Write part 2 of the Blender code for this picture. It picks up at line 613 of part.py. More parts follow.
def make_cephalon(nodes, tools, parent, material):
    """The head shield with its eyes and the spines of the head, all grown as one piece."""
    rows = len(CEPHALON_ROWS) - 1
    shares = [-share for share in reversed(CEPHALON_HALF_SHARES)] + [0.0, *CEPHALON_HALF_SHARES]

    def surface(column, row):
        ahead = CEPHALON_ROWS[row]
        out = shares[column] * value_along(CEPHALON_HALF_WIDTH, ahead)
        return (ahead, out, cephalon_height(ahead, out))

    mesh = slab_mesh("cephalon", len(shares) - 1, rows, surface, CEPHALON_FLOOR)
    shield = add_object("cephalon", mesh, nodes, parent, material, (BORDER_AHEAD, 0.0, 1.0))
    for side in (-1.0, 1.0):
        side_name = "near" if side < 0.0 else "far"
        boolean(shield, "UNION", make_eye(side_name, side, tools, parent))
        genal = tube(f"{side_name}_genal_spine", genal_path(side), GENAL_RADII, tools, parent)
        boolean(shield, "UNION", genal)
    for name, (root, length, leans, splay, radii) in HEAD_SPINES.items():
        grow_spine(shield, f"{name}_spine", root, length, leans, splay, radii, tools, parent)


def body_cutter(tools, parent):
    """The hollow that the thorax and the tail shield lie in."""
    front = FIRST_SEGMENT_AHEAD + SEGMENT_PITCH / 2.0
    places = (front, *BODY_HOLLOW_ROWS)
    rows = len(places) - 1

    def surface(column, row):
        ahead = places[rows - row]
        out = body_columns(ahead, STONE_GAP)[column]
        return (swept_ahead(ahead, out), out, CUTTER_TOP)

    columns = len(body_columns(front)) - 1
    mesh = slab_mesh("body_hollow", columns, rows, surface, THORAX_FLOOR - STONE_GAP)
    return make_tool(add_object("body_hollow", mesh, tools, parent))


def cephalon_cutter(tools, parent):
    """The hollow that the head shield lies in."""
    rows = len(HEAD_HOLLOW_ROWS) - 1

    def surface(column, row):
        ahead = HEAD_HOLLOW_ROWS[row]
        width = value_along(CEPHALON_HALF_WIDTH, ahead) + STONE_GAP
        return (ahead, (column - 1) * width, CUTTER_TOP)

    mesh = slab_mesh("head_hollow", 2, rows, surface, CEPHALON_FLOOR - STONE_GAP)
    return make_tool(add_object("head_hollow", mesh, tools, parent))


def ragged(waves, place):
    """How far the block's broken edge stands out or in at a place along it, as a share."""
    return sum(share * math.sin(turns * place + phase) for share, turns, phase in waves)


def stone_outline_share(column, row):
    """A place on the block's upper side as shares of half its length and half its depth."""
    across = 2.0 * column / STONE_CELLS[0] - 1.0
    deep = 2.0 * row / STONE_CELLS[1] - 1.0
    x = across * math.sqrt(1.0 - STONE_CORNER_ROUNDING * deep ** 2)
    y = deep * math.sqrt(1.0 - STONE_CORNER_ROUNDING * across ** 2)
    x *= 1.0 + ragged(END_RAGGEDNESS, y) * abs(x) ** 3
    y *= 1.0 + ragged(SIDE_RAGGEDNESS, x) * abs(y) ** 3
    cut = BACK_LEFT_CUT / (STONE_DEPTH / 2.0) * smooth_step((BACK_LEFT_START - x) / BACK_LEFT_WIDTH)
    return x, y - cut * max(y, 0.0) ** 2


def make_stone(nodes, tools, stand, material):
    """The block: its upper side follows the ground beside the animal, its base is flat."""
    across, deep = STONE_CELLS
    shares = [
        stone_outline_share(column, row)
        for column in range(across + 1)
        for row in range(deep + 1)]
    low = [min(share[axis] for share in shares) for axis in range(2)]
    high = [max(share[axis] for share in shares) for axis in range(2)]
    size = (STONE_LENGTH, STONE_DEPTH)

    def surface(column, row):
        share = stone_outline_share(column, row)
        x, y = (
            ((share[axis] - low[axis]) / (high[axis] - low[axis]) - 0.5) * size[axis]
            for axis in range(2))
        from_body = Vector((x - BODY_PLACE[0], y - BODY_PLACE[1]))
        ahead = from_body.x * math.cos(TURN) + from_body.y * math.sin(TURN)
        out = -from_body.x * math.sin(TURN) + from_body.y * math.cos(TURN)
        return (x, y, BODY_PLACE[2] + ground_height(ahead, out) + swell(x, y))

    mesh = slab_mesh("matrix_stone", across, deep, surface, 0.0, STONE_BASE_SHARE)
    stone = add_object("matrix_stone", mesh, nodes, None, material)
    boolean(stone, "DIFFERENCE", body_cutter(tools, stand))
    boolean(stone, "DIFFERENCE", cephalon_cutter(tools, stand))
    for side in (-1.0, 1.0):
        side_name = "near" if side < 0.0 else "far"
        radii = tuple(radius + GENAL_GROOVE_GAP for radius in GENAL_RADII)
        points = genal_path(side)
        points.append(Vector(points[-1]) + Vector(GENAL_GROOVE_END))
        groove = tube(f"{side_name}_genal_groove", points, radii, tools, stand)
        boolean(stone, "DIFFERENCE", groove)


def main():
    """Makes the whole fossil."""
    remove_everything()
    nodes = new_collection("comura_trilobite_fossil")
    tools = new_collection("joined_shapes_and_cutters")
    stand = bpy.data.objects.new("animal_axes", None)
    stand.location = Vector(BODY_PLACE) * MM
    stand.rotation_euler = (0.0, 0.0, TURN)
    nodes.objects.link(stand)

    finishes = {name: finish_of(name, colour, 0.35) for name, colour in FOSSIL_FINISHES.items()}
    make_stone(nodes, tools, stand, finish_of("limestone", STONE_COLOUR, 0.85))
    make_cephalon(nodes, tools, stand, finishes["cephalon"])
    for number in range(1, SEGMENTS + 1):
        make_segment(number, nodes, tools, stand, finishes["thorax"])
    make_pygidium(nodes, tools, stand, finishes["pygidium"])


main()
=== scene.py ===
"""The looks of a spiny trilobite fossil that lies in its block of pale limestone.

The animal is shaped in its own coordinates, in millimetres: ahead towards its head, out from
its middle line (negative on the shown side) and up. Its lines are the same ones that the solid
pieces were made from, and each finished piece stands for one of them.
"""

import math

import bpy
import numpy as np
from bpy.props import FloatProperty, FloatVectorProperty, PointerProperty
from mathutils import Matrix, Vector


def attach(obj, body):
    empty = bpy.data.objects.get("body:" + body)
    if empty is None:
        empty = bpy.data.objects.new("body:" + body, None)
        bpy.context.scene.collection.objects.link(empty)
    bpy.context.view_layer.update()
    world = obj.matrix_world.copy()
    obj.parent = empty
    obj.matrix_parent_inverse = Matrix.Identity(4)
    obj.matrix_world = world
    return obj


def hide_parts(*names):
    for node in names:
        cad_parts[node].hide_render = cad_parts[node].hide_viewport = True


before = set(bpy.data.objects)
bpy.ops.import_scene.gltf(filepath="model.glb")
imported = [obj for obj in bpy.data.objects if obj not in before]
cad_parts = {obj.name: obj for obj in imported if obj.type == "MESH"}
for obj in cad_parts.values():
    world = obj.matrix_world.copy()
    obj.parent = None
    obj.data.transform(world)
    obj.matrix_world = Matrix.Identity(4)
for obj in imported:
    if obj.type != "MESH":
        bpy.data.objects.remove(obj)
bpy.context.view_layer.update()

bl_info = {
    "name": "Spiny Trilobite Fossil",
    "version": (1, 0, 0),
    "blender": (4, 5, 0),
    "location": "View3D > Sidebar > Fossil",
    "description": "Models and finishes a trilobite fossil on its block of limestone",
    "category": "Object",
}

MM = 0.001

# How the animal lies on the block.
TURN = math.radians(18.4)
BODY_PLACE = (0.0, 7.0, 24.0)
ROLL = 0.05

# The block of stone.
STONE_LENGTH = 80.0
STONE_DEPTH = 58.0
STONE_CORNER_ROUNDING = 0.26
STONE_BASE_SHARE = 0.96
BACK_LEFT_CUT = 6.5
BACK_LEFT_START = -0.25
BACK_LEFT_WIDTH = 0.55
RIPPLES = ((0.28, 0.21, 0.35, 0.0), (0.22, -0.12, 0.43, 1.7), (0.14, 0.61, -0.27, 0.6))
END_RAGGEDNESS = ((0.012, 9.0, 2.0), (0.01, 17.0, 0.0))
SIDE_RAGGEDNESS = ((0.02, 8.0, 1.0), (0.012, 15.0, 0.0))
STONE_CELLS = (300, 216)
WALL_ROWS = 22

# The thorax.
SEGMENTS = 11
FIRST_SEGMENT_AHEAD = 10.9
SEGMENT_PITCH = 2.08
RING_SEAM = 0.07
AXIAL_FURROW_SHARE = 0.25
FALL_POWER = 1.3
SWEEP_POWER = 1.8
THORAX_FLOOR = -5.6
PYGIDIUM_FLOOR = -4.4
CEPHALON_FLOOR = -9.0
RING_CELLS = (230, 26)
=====
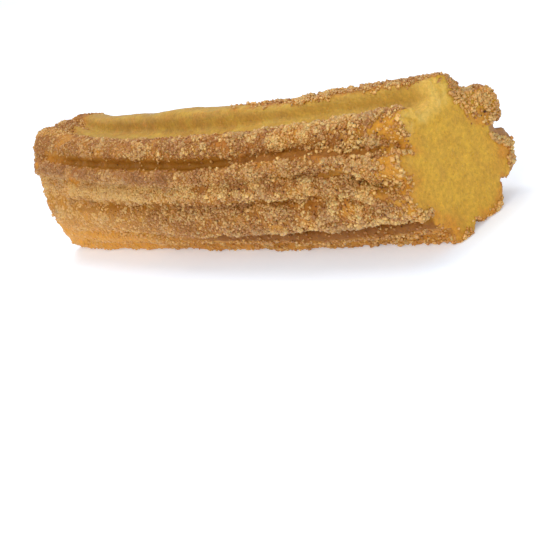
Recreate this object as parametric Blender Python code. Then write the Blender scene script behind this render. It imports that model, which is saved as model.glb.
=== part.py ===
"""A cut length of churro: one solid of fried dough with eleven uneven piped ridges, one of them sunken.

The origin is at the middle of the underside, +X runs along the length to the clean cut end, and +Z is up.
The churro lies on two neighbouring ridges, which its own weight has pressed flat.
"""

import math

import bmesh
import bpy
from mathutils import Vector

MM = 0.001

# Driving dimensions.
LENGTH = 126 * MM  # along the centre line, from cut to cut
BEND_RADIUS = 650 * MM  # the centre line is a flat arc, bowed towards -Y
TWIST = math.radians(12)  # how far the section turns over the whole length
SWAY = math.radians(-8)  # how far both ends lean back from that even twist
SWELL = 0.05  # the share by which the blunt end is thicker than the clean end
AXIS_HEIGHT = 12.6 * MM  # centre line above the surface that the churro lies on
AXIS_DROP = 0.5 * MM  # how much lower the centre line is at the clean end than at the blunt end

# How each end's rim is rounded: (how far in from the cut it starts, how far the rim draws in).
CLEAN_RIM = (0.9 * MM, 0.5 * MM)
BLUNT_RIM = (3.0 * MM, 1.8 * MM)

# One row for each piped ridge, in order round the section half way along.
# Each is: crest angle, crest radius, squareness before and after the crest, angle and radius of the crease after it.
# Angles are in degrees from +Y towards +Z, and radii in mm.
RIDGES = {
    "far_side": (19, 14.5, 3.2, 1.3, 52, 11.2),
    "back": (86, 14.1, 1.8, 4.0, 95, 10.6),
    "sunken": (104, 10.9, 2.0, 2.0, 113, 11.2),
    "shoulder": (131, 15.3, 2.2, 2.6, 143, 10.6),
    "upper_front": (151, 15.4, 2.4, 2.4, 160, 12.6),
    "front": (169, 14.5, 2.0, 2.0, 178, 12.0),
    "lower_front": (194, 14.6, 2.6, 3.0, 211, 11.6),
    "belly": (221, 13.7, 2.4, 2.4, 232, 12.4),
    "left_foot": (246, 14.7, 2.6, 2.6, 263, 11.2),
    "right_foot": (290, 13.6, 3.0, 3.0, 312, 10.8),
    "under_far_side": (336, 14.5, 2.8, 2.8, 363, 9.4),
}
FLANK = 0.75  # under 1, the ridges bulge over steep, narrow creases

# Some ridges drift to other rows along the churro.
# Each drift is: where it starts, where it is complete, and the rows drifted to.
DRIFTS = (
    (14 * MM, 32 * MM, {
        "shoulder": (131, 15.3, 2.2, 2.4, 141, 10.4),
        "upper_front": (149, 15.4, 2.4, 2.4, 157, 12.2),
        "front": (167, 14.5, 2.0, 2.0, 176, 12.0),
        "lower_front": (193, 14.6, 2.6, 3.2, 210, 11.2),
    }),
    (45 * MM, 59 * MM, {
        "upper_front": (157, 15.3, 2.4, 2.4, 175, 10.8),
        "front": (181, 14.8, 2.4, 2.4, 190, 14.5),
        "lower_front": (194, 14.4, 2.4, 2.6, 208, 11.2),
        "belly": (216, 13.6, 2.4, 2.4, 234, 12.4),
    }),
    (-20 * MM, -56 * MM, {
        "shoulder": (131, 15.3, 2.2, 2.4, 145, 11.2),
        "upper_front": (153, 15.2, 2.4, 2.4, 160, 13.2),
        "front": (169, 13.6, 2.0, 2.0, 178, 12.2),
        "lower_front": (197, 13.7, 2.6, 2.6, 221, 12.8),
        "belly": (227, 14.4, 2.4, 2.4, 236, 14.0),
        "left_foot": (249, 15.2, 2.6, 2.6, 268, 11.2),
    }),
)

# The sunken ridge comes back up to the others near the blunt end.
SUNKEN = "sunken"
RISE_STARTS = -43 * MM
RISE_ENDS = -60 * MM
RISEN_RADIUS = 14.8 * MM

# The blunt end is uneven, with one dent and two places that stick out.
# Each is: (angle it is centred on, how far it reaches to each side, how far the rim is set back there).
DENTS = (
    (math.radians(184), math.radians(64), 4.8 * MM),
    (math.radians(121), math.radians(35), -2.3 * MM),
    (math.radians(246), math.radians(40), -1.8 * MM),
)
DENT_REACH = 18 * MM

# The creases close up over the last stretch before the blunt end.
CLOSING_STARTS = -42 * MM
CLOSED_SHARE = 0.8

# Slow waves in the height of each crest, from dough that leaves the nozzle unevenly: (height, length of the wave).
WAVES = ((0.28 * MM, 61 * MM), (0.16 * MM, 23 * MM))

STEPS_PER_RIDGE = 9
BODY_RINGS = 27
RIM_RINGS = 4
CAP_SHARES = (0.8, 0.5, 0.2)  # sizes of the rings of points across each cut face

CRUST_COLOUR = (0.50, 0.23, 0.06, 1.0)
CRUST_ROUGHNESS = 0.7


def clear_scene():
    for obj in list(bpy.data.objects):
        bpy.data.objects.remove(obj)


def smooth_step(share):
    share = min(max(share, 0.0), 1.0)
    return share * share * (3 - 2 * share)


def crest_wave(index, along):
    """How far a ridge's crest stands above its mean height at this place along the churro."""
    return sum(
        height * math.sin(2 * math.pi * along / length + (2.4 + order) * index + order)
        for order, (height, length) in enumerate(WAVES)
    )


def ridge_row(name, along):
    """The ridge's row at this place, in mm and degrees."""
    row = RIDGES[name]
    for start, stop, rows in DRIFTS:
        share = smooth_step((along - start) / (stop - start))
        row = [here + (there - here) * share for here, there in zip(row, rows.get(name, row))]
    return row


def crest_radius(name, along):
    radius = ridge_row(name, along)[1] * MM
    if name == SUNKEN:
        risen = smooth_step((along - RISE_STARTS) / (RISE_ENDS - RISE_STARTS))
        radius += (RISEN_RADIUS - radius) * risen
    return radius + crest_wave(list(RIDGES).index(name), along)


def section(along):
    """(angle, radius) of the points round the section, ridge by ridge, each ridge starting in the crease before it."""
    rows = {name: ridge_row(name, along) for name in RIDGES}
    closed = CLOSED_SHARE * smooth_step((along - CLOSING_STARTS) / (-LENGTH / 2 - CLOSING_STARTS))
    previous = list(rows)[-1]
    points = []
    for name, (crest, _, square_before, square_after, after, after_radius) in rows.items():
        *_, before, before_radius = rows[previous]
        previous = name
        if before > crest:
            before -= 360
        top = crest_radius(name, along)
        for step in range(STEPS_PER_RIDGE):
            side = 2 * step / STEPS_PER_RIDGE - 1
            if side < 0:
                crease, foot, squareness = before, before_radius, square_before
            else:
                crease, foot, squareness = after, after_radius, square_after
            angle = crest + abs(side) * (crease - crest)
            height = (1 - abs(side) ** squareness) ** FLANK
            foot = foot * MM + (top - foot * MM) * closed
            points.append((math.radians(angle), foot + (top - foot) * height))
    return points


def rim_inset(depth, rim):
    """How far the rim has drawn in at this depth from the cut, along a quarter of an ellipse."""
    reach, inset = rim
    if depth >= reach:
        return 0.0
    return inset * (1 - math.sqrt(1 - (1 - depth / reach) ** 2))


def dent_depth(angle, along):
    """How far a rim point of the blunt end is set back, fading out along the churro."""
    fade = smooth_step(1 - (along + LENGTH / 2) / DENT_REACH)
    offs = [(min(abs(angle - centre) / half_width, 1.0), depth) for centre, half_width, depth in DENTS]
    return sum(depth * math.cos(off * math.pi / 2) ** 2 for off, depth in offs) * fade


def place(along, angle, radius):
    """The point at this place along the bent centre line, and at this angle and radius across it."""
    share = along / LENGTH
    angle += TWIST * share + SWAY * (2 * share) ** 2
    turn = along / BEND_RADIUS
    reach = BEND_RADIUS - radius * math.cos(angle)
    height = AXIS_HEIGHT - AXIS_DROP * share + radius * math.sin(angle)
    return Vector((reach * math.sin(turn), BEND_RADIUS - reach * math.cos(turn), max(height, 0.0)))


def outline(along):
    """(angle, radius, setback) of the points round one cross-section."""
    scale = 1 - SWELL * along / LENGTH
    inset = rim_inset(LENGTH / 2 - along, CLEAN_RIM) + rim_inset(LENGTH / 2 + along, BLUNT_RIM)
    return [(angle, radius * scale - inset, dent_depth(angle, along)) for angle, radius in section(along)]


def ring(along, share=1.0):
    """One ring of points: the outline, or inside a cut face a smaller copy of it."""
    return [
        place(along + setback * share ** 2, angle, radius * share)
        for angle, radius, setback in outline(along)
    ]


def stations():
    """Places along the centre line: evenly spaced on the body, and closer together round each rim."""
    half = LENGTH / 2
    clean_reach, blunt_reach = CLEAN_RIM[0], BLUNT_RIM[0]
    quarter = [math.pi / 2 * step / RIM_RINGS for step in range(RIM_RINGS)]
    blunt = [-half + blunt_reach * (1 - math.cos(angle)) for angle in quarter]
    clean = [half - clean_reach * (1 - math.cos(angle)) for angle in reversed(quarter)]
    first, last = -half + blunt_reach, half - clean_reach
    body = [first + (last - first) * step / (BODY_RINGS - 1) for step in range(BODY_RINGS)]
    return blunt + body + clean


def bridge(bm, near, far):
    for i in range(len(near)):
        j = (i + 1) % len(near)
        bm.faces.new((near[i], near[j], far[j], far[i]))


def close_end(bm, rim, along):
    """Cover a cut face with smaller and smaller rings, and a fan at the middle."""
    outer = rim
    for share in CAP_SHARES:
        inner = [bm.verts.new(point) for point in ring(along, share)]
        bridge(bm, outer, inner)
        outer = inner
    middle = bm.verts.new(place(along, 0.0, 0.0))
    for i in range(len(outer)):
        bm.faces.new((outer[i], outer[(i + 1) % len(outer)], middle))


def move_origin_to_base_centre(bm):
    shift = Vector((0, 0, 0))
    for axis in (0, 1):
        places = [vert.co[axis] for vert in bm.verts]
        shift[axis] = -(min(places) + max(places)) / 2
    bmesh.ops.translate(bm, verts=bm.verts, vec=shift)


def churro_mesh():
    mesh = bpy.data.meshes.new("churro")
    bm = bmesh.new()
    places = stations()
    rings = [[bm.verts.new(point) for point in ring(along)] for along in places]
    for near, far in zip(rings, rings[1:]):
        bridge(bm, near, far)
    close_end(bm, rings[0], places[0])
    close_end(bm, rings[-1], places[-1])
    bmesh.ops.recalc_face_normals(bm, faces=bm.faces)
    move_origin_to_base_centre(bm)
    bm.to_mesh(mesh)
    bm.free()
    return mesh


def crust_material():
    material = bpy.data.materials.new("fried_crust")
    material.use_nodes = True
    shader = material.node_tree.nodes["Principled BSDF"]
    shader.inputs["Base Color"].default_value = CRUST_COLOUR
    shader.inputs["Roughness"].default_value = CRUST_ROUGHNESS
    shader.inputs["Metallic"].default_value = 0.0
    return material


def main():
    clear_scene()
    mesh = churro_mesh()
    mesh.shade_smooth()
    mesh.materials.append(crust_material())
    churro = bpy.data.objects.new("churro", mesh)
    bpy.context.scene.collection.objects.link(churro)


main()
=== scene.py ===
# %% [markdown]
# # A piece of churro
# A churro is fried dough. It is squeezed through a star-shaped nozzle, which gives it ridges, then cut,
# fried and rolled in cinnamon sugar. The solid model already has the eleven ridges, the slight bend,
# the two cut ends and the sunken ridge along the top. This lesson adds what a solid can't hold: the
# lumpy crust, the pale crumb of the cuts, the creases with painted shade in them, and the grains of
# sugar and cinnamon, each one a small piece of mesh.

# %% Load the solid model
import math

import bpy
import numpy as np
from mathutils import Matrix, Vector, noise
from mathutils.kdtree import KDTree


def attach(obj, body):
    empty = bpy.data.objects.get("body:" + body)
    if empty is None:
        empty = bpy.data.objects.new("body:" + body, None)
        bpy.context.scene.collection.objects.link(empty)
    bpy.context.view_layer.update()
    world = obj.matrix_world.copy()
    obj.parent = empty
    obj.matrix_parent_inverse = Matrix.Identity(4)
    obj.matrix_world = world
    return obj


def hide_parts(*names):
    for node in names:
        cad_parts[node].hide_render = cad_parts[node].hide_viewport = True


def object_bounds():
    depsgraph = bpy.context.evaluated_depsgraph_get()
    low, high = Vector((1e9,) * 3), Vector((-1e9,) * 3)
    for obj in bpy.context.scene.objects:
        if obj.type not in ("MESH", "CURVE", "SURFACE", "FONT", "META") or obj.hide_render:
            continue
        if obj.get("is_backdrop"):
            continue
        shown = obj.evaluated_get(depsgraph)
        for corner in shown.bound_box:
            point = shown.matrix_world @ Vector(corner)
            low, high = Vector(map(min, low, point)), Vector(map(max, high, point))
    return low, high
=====
WRITTEN PROBLEM: Take the line containing "for number in" and the line containing "obj.parent = None". Write out both and all lines between, exactly, and nothing more.

REPLY TO THE TASK:
    for number in range(1, SEGMENTS + 1):
        make_segment(number, nodes, tools, stand, finishes["thorax"])
    make_pygidium(nodes, tools, stand, finishes["pygidium"])


main()
=== scene.py ===
"""The looks of a spiny trilobite fossil that lies in its block of pale limestone.

The animal is shaped in its own coordinates, in millimetres: ahead towards its head, out from
its middle line (negative on the shown side) and up. Its lines are the same ones that the solid
pieces were made from, and each finished piece stands for one of them.
"""

import math

import bpy
import numpy as np
from bpy.props import FloatProperty, FloatVectorProperty, PointerProperty
from mathutils import Matrix, Vector


def attach(obj, body):
    empty = bpy.data.objects.get("body:" + body)
    if empty is None:
        empty = bpy.data.objects.new("body:" + body, None)
        bpy.context.scene.collection.objects.link(empty)
    bpy.context.view_layer.update()
    world = obj.matrix_world.copy()
    obj.parent = empty
    obj.matrix_parent_inverse = Matrix.Identity(4)
    obj.matrix_world = world
    return obj


def hide_parts(*names):
    for node in names:
        cad_parts[node].hide_render = cad_parts[node].hide_viewport = True


before = set(bpy.data.objects)
bpy.ops.import_scene.gltf(filepath="model.glb")
imported = [obj for obj in bpy.data.objects if obj not in before]
cad_parts = {obj.name: obj for obj in imported if obj.type == "MESH"}
for obj in cad_parts.values():
    world = obj.matrix_world.copy()
    obj.parent = None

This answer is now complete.